3.3 Self-determination in the post-decolonisation era
The argument of self-determination has been used even after the colonial period and out of the colonial context. It would be illogical to limit the question of self-determination to dealing with colonial issues. It is not right for any people to be subjected to alien subjugation.
The cases of self-determination cited above constitute what I refer to as ‘positive’ self-determination. That is, where people exercise the right by choosing to associate in an entity organised to rule itself. But there may also be cases of ‘negative’ or ‘reverse’ self-determination. This would be the case where a people decide to break away from an existing entity and form their own state. Buchheit  refers to this situation as ‘remedial secession’: 
Remedial secession envisions a scheme by which corresponding to the various degrees of oppression inflicted upon a particular group by its governing state, international law recognises a continuum of remedies ranging from protection of individual rights, to minority rights, and ending with secession as the ultimate remedy.
However, this has been accepted only after long and devastating wars or where the sovereign state consents to self-determination of part of its territory. The cases of the secession by Eritrea from Ethiopia and Bangladesh from Pakistan are examples of cases where the right may be exercised after long and bloody wars. The self-determination of the countries of the former Soviet Union was only achieved with the consent of Russia. Kohen states: 
When a new state is formed from part of the territory of another state with its consent, it is a situation of ‘devolution’ .... This presupposes an agreement between the two states and, as such, is not a source of conflict, at least with regard to the existence of the new state itself.
There is a lot of inconsistency in the practice outside the colonial context as the UN has been seen to admit certain countries that acquired self-determination in violation of the principle of states sovereignty (Eritrea from Ethiopia and Bangladesh from Pakistan), while they opposed the self-determination of Biafra from Nigeria and in fact sent UN forces to quell the Katangese rebellion for self-determination from the Congo. In as much as this has no immediate bearing on the admission policy of the UN, it seems rather that the issue of fanning state sovereignty in deciding issues of self-determination is governed by the recognition policies of great powers.

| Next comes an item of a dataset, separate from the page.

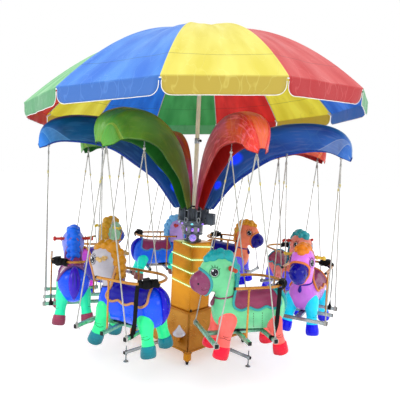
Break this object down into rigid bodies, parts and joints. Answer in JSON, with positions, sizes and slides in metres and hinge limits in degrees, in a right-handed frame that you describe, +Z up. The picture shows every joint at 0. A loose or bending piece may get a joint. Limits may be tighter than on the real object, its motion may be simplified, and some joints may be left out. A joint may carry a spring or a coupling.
{
  "type": "chair swing ride",
  "caption": "Children's swing ride with pony seats hung on ropes from petal arms, turning under a striped umbrella on a square cabinet.",
  "frame": {"origin": "on the floor, on the rotor's axis, at the middle of the cabinet", "axes": "+Z up along the rotor's axis; +X and +Y square to two neighbouring faces of the cabinet, with the pictured corner towards +X and -Y"},
  "size_m": [2.9836, 2.9836, 2.887],
  "materials": {
    "gold_cabinet": "glossy gold-brown coating",
    "outrigger_steel": "satin galvanised",
    "light_strip": "milky silicone light strip, lit white",
    "hub_steel": "satin grey",
    "crystal_lamp": "faceted clear lamp, lit violet",
    "pole_enamel": "satin cream enamel",
    "umbrella_steel": "satin white enamel",
    "canopy_fabric": "coated cloth in red, yellow, blue and green gores with a slight sheen",
    "arm_steel": "satin grey enamel",
    "petal_green": "shiny coated sheet, green",
    "petal_red": "shiny coated sheet, red with a faint orange and violet sheen",
    "petal_blue": "shiny coated sheet, blue",
    "sling_rope": "braided cream rope",
    "seat_frame_steel": "gold enamel guard rail and silver bars",
    "pony_blue": "glossy moulded plastic, blue, with bright painted details",
    "pony_mint": "glossy moulded plastic, mint green, with bright painted details",
    "pony_orchid": "glossy moulded plastic, orchid pink, with bright painted details",
    "pony_salmon": "glossy moulded plastic, salmon, with bright painted details",
    "pony_coral": "glossy moulded plastic, coral, with bright painted details",
    "pony_purple": "glossy moulded plastic, purple, with bright painted details",
    "pony_periwinkle": "glossy moulded plastic, periwinkle blue, with bright painted details"
  },
  "bodies": {
    "base": {"cabinet_box": "gold_cabinet", "outrigger_frame": "outrigger_steel", "cabinet_tower": "gold_cabinet", "light_strip": "light_strip", "drive_neck": "hub_steel", "ball_lamp": "crystal_lamp", "bell_lamp": "crystal_lamp"},
    "rotor": {"hub": "hub_steel", "umbrella_pole": "pole_enamel", "umbrella_frame": "umbrella_steel", "canopy": "canopy_fabric", "arm_1": "arm_steel", "arm_2": "arm_steel", "arm_3": "arm_steel", "arm_4": "arm_steel", "arm_5": "arm_steel", "arm_6": "arm_steel", "arm_7": "arm_steel", "arm_8": "arm_steel", "petal_1": "petal_green", "petal_2": "petal_red", "petal_3": "petal_blue", "petal_4": "petal_red", "petal_5": "petal_green", "petal_6": "petal_red", "petal_7": "petal_green", "petal_8": "petal_blue"},
    "inner_sling_1": {"inner_ropes_1": "sling_rope"},
    "outer_sling_1": {"outer_ropes_1": "sling_rope"},
    "seat_1": {"seat_frame_1": "seat_frame_steel", "pony_1": "pony_blue"},
    "inner_sling_2": {"inner_ropes_2": "sling_rope"},
    "outer_sling_2": {"outer_ropes_2": "sling_rope"},
    "seat_2": {"seat_frame_2": "seat_frame_steel", "pony_2": "pony_mint"},
    "inner_sling_3": {"inner_ropes_3": "sling_rope"},
    "outer_sling_3": {"outer_ropes_3": "sling_rope"},
    "seat_3": {"seat_frame_3": "seat_frame_steel", "pony_3": "pony_orchid"},
    "inner_sling_4": {"inner_ropes_4": "sling_rope"},
    "outer_sling_4": {"outer_ropes_4": "sling_rope"},
    "seat_4": {"seat_frame_4": "seat_frame_steel", "pony_4": "pony_salmon"},
    "inner_sling_5": {"inner_ropes_5": "sling_rope"},
    "outer_sling_5": {"outer_ropes_5": "sling_rope"},
    "seat_5": {"seat_frame_5": "seat_frame_steel", "pony_5": "pony_coral"},
    "inner_sling_6": {"inner_ropes_6": "sling_rope"},
    "outer_sling_6": {"outer_ropes_6": "sling_rope"},
    "seat_6": {"seat_frame_6": "seat_frame_steel", "pony_6": "pony_blue"},
    "inner_sling_7": {"inner_ropes_7": "sling_rope"},
    "outer_sling_7": {"outer_ropes_7": "sling_rope"},
    "seat_7": {"seat_frame_7": "seat_frame_steel", "pony_7": "pony_purple"},
    "inner_sling_8": {"inner_ropes_8": "sling_rope"},
    "outer_sling_8": {"outer_ropes_8": "sling_rope"},
    "seat_8": {"seat_frame_8": "seat_frame_steel", "pony_8": "pony_periwinkle"}
  },
  "joints": [
    {"name": "rotor_spin", "type": "hinge", "parent": "base", "child": "rotor", "pos_m": [0, 0, 1.03], "axis": [0, 0, 1], "continuous": true},
    {"name": "swing_1", "type": "hinge", "parent": "rotor", "child": "inner_sling_1", "pos_m": [0.25788, -0.81938, 1.78], "axis": [-0.9539, -0.3002, 0], "range_deg": [-4, 4]},
    {"name": "seat_level_1", "type": "hinge", "parent": "inner_sling_1", "child": "seat_1", "pos_m": [0.25788, -0.81938, 0.5168], "axis": [-0.9539, -0.3002, 0], "range_deg": [-4, 4]},
    {"name": "outer_swing_1", "type": "hinge", "parent": "rotor", "child": "outer_sling_1", "pos_m": [0.39117, -1.2429, 1.78], "axis": [-0.9539, -0.3002, 0], "range_deg": [-4, 4]},
    {"name": "swing_2", "type": "hinge", "parent": "rotor", "child": "inner_sling_2", "pos_m": [0.76173, -0.39704, 1.78], "axis": [-0.4622, -0.8868, 0], "range_deg": [-4, 4]},
    {"name": "seat_level_2", "type": "hinge", "parent": "inner_sling_2", "child": "seat_2", "pos_m": [0.76173, -0.39704, 0.5168], "axis": [-0.4622, -0.8868, 0], "range_deg": [-4, 4]},
    {"name": "outer_swing_2", "type": "hinge", "parent": "rotor", "child": "outer_sling_2", "pos_m": [1.15546, -0.60226, 1.78], "axis": [-0.4622, -0.8868, 0], "range_deg": [-4, 4]},
    {"name": "swing_3", "type": "hinge", "parent": "rotor", "child": "inner_sling_3", "pos_m": [0.81938, 0.25788, 1.78], "axis": [0.3002, -0.9539, 0], "range_deg": [-4, 4]},
    {"name": "seat_level_3", "type": "hinge", "parent": "inner_sling_3", "child": "seat_3", "pos_m": [0.81938, 0.25788, 0.5168], "axis": [0.3002, -0.9539, 0], "range_deg": [-4, 4]},
    {"name": "outer_swing_3", "type": "hinge", "parent": "rotor", "child": "outer_sling_3", "pos_m": [1.2429, 0.39117, 1.78], "axis": [0.3002, -0.9539, 0], "range_deg": [-4, 4]},
    {"name": "swing_4", "type": "hinge", "parent": "rotor", "child": "inner_sling_4", "pos_m": [0.39704, 0.76173, 1.78], "axis": [0.8868, -0.4622, 0], "range_deg": [-4, 4]},
    {"name": "seat_level_4", "type": "hinge", "parent": "inner_sling_4", "child": "seat_4", "pos_m": [0.39704, 0.76173, 0.5168], "axis": [0.8868, -0.4622, 0], "range_deg": [-4, 4]},
    {"name": "outer_swing_4", "type": "hinge", "parent": "rotor", "child": "outer_sling_4", "pos_m": [0.60226, 1.15546, 1.78], "axis": [0.8868, -0.4622, 0], "range_deg": [-4, 4]},
    {"name": "swing_5", "type": "hinge", "parent": "rotor", "child": "inner_sling_5", "pos_m": [-0.25788, 0.81938, 1.78], "axis": [0.9539, 0.3002, 0], "range_deg": [-4, 4]},
    {"name": "seat_level_5", "type": "hinge", "parent": "inner_sling_5", "child": "seat_5", "pos_m": [-0.25788, 0.81938, 0.5168], "axis": [0.9539, 0.3002, 0], "range_deg": [-4, 4]},
    {"name": "outer_swing_5", "type": "hinge", "parent": "rotor", "child": "outer_sling_5", "pos_m": [-0.39117, 1.2429, 1.78], "axis": [0.9539, 0.3002, 0], "range_deg": [-4, 4]},
    {"name": "swing_6", "type": "hinge", "parent": "rotor", "child": "inner_sling_6", "pos_m": [-0.76173, 0.39704, 1.78], "axis": [0.4622, 0.8868, 0], "range_deg": [-4, 4]},
    {"name": "seat_level_6", "type": "hinge", "parent": "inner_sling_6", "child": "seat_6", "pos_m": [-0.76173, 0.39704, 0.5168], "axis": [0.4622, 0.8868, 0], "range_deg": [-4, 4]},
    {"name": "outer_swing_6", "type": "hinge", "parent": "rotor", "child": "outer_sling_6", "pos_m": [-1.15546, 0.60226, 1.78], "axis": [0.4622, 0.8868, 0], "range_deg": [-4, 4]},
    {"name": "swing_7", "type": "hinge", "parent": "rotor", "child": "inner_sling_7", "pos_m": [-0.81938, -0.25788, 1.78], "axis": [-0.3002, 0.9539, 0], "range_deg": [-4, 4]},
    {"name": "seat_level_7", "type": "hinge", "parent": "inner_sling_7", "child": "seat_7", "pos_m": [-0.81938, -0.25788, 0.5168], "axis": [-0.3002, 0.9539, 0], "range_deg": [-4, 4]},
    {"name": "outer_swing_7", "type": "hinge", "parent": "rotor", "child": "outer_sling_7", "pos_m": [-1.2429, -0.39117, 1.78], "axis": [-0.3002, 0.9539, 0], "range_deg": [-4, 4]},
    {"name": "swing_8", "type": "hinge", "parent": "rotor", "child": "inner_sling_8", "pos_m": [-0.39704, -0.76173, 1.78], "axis": [-0.8868, 0.4622, 0], "range_deg": [-4, 4]},
    {"name": "seat_level_8", "type": "hinge", "parent": "inner_sling_8", "child": "seat_8", "pos_m": [-0.39704, -0.76173, 0.5168], "axis": [-0.8868, 0.4622, 0], "range_deg": [-4, 4]},
    {"name": "outer_swing_8", "type": "hinge", "parent": "rotor", "child": "outer_sling_8", "pos_m": [-0.60226, -1.15546, 1.78], "axis": [-0.8868, 0.4622, 0], "range_deg": [-4, 4]}
  ],
  "couplings": [
    {"joint": "seat_level_1", "follows": "swing_1", "ratio": -1},
    {"joint": "outer_swing_1", "follows": "swing_1", "ratio": 1},
    {"joint": "seat_level_2", "follows": "swing_2", "ratio": -1},
    {"joint": "outer_swing_2", "follows": "swing_2", "ratio": 1},
    {"joint": "seat_level_3", "follows": "swing_3", "ratio": -1},
    {"joint": "outer_swing_3", "follows": "swing_3", "ratio": 1},
    {"joint": "seat_level_4", "follows": "swing_4", "ratio": -1},
    {"joint": "outer_swing_4", "follows": "swing_4", "ratio": 1},
    {"joint": "seat_level_5", "follows": "swing_5", "ratio": -1},
    {"joint": "outer_swing_5", "follows": "swing_5", "ratio": 1},
    {"joint": "seat_level_6", "follows": "swing_6", "ratio": -1},
    {"joint": "outer_swing_6", "follows": "swing_6", "ratio": 1},
    {"joint": "seat_level_7", "follows": "swing_7", "ratio": -1},
    {"joint": "outer_swing_7", "follows": "swing_7", "ratio": 1},
    {"joint": "seat_level_8", "follows": "swing_8", "ratio": -1},
    {"joint": "outer_swing_8", "follows": "swing_8", "ratio": 1}
  ]
}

The only international instrument that apparently extends the right of self-determination beyond the colonial context is the Helsinki Final Act of the Conference on Security and Co-operation in Europe (CSCE) of 1975. It provides in Principle VIII: 
The participating states will respect the equal rights of peoples and their right to self-determination. By virtue of the principle of equal rights and self-determination of peoples, all peoples always have the right, in full freedom, to determine, when and as they wish, their internal and external political status, without external interference, and to pursue as they wish their political, economic, social and cultural development.
3.4 Self-determination under the African Charter on Human and Peoples' Rights
Other than the two international covenants already mentioned, prominent among human rights treaties are the provisions of the African Charter on Human and Peoples’ Rights (African Charter)  on self-determination. The African Charter insists on the equality of peoples in article 19 and hammers on the fact that there can be no justification for the domination of a people by another: ‘All peoples shall be equal; they shall enjoy the same respect and shall have the same rights. Nothing shall justify the domination of a people by another.’

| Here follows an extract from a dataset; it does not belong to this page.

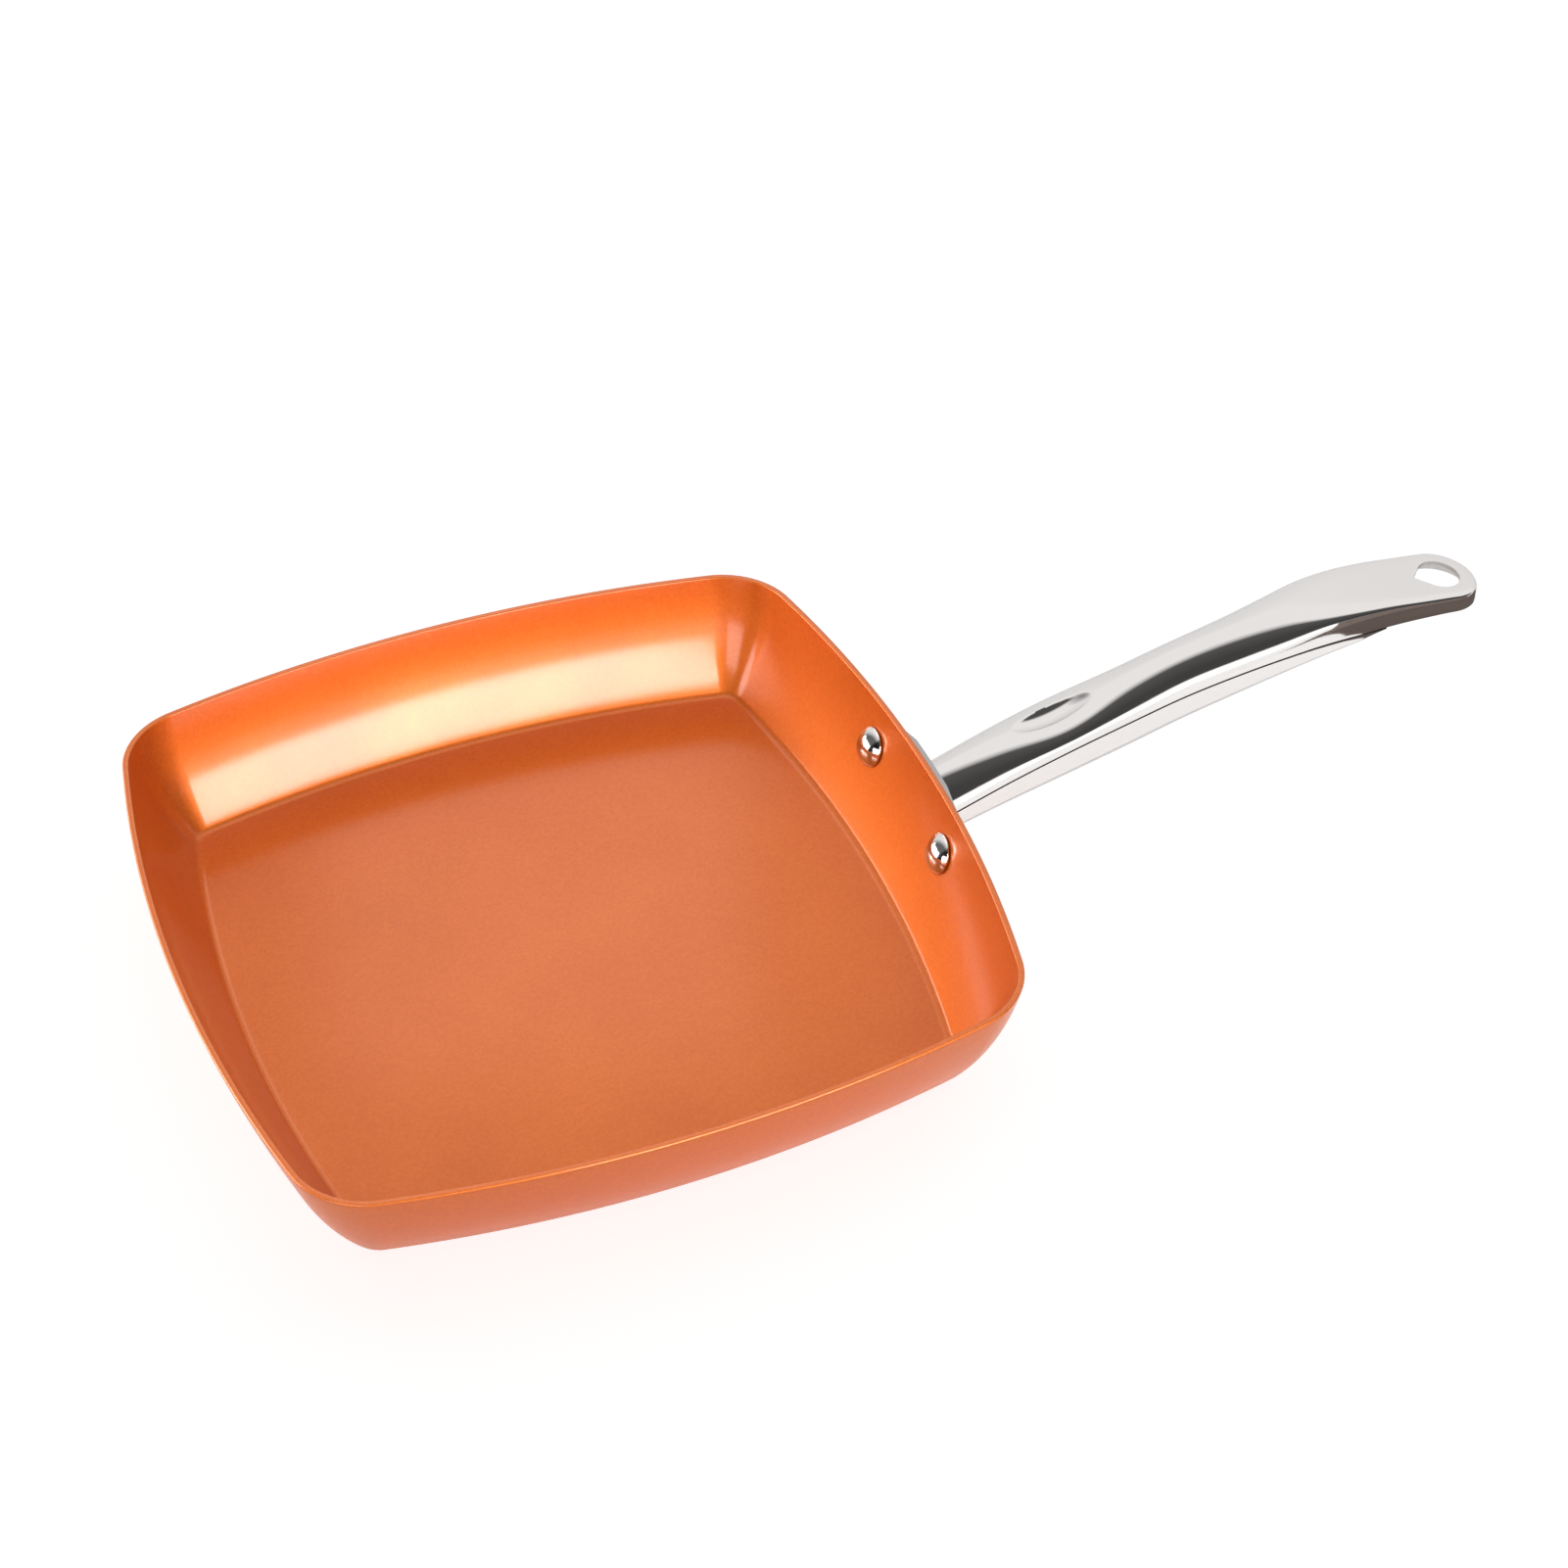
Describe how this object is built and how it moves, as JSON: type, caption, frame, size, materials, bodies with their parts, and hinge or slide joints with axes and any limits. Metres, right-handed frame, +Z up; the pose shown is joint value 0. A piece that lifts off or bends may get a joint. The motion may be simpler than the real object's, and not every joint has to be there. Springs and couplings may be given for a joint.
{
  "type": "square frying pan",
  "caption": "Square frying pan with bowed sides, rounded corners, a coated inside, riveted bracket and a hollow polished handle with a hanging hole.",
  "frame": {"origin": "middle of the underside, on the table", "axes": "+X along the handle, away from the pan; +Z up, out of the pan's open side"},
  "size_m": [0.4322, 0.2412, 0.0658],
  "materials": {
    "coating": "metallic ceramic coating, glossy",
    "base_steel": "brushed",
    "bracket_steel": "satin",
    "rivet_steel": "polished",
    "handle_steel": "mirror polished"
  },
  "bodies": {
    "root": {"pan_body": "coating", "base_disc": "base_steel", "handle_bracket": "bracket_steel", "rivets": "rivet_steel", "handle_upper": "handle_steel", "handle_lower": "handle_steel"}
  },
  "joints": []
}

Article 20 sets forth the right of self-determination:
1 All peoples shall have the right to existence. They shall have the unquestionable and inalienable right to self-determination. They shall freely determine their political status and shall pursue their economic and social development according to the policy they have freely chosen.
2 Colonised or oppressed peoples shall have the right to free themselves from the bonds of domination by resorting to any means recognised by the international community.

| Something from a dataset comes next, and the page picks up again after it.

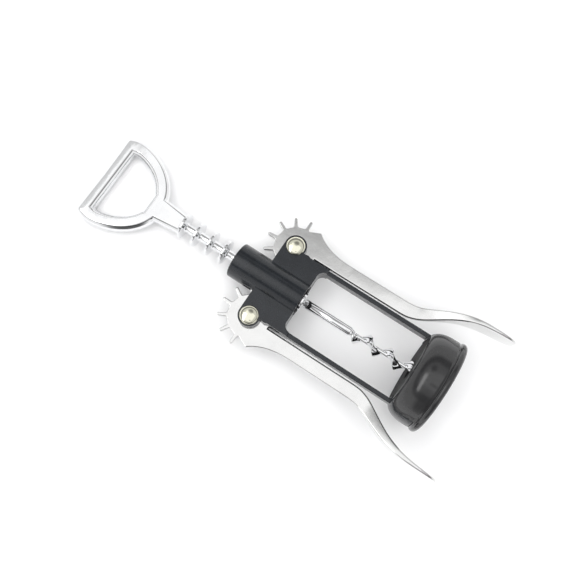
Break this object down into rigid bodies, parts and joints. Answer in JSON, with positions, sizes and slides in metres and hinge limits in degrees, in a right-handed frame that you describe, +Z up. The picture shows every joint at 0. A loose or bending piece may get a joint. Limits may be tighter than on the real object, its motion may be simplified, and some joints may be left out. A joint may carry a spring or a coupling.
{
  "type": "lever corkscrew",
  "caption": "Winged corkscrew: geared side levers lift a ringed rack with an auger worm through a barrel frame and bell; crown-cap opener handle.",
  "frame": {"origin": "centre of the footprint of the tool lying on a table, levers closed, on the table surface", "axes": "+X along the tool from the handle to the bell, +Y towards the right lever, +Z up from the table; the screw axis rises 6.22 degrees towards the bell because the tool rests on the bell's rim and the handle's back bar"},
  "size_m": [0.1924, 0.0684, 0.0428],
  "materials": {
    "frame_paint": "gloss dark navy-charcoal paint on a zinc casting",
    "bell_plastic": "gloss dark grey moulded plastic",
    "bush_acetal": "satin black acetal",
    "chrome": "polished chrome plate",
    "rivet_nickel": "pale nickel plate over brass, polished"
  },
  "bodies": {
    "body": {"frame": "frame_paint", "bell": "bell_plastic", "pivot_rivet_right": "rivet_nickel", "pivot_rivet_left": "rivet_nickel", "rivet_cap_right": "rivet_nickel", "rivet_cap_left": "rivet_nickel"},
    "bush": {"guide_bush": "bush_acetal"},
    "screw": {"handle_rack": "chrome", "worm_ferrule": "chrome", "worm": "chrome"},
    "right_lever": {"lever_right": "chrome"},
    "left_lever": {"lever_left": "chrome"}
  },
  "joints": [
    {"name": "worm_turn", "type": "hinge", "parent": "body", "child": "bush", "pos_m": [-0.00467, 0, 0.01247], "axis": [0.9941, 0, 0.1083], "continuous": true},
    {"name": "rack_slide", "type": "slide", "parent": "bush", "child": "screw", "axis": [0.9941, 0, 0.1083], "range_m": [0, 0.027]},
    {"name": "lever_right_swing", "type": "hinge", "parent": "body", "child": "right_lever", "pos_m": [-0.00467, 0.0182, 0.01247], "axis": [-0.1083, 0, 0.9941], "range_deg": [0, 111]},
    {"name": "lever_left_swing", "type": "hinge", "parent": "body", "child": "left_lever", "pos_m": [-0.00467, -0.0182, 0.01247], "axis": [0.1083, 0, -0.9941], "range_deg": [0, 111]}
  ],
  "couplings": [
    {"joint": "lever_right_swing", "follows": "rack_slide", "rad_per_m": 71.726},
    {"joint": "lever_left_swing", "follows": "rack_slide", "rad_per_m": 71.726}
  ]
}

3 All peoples shall have the right to the assistance of the state parties to the present Charter in their liberation struggle against foreign domination, be it political, economic or cultural.
In great contrast to the beautiful phraseology contained in the African Charter, most African states have adopted a very limited interpretation of the concept outside the post-colonial context of independence: 
Because of the extreme ethnic heterogeneity of most African states and the resulting difficulty in developing a sense of statehood in the post-independence period, the principles of territorial integrity and national unity have been widely felt to be more fundamental than that of self-determination.
4. The right of indigenous peoples to self-determination
4.1 The right under the United Nations Declaration
The right of indigenous peoples to self-determination under the UN Declaration  was not achieved without much debate. In fact, it was an issue of controversy and underwent numerous modifications before the final Declaration. In this section, I will examine the right under the Declaration alongside the different formulations that were presented before its final adoption.
Preambular paragraph 16 of the UN Declaration states the principle of self-determination in blanket terms:
Acknowledging that the Charter of the United Nations, the International Covenant on Economic, Social and Cultural Rights and the International Covenant on Civil and Political Rights as well as the Vienna Declaration and Programme of Action, affirm the fundamental importance of the right to self-determination of all peoples, by virtue of which they freely determine their political status and freely pursue their economic, social and cultural development.
Article 3 goes a little further and states that ‘[i]ndigenous peoples have the right to self-determination. By virtue of that right they freely determine their political status and freely pursue their economic, social and cultural development.’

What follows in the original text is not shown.